Gwałtowna pogoda daje się we znaki nie tylko mieszkańcom Polski. Burze z gradem i ulewy pojawiły się również we Francji i w Czechach.
Minister rolnictwa Didier Guillaume przekazał, że Francja ogłosi stan klęski żywiołowej po ulewnych deszczach i burzach gradowych, które spustoszyły uprawy w południowo-wschodniej Francji.
Niemiecki turysta stracił życie przez spadające drzewo na kempingu w departamencie francuskim Górna Sabaudia, a dziesięć osób doznało lekkich obrażeń w departamentach Drome i Isere w regionie Owernia-Rodan-Alpy.
Duże straty z powodu pogody ponieśli mieszkańcy miejscowości, takich jak Romans-sur-Is czy Egrave. Lokalna szkoła musiała zostać zamknięta.
Ulewy w Czechach
W nocy z soboty na niedzielę burze z gradem i ulewy nękały mieszkańców Czech. To kolejny atak gwałtownej pogody. Mieszkańcy kilku miejscowości nie zdążyli jeszcze posprzątać po poprzednich podtopieniach, a już musieli mierzyć się z kolejnymi zniszczeniami spowodowanymi przez żywioł. Błoto po ulewach spływało przez wieś Hrbov w pobliżu Jihlavy w regionie Vysocina.
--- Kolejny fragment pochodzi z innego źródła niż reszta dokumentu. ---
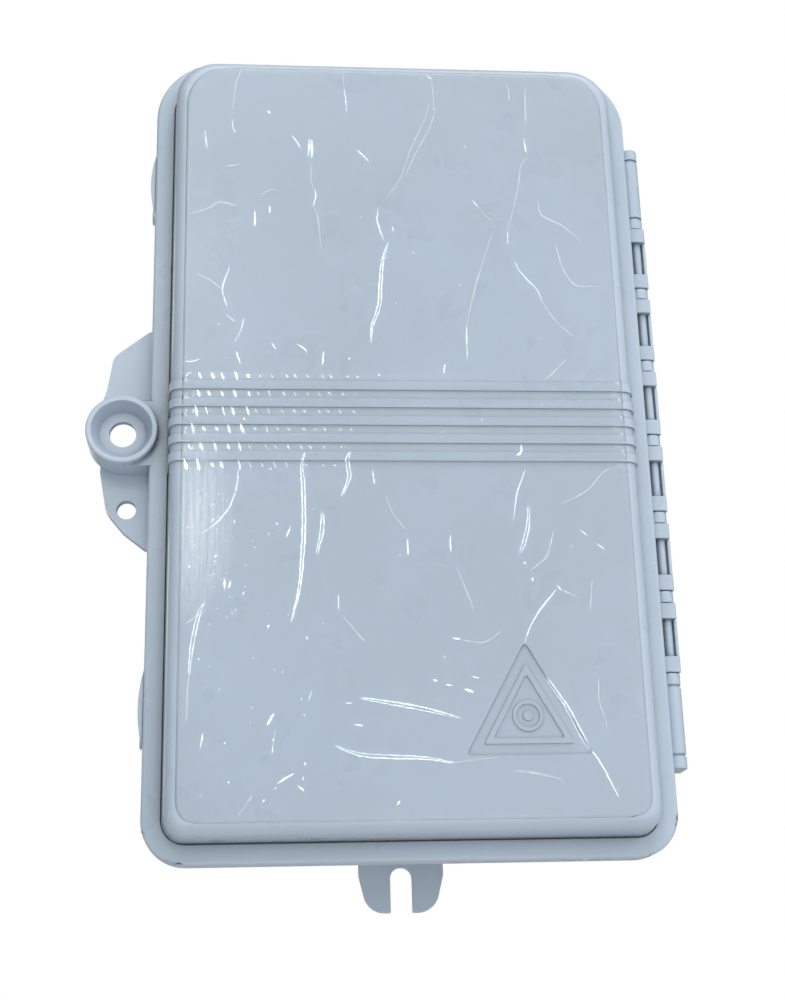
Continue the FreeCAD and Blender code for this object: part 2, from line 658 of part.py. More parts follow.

Mieszkańcy mieli pełne ręce roboty, by uporać się ze skutkami gwałtownej pogody.
Synoptycy wydali ostrzeżenia przed ulewnym deszczem i powodziami, które mają obowiązywać do poniedziałku. Spokojni mogą być jedynie mieszkańcy zachodnich regionów Czech, bo ich alerty nie dotyczą.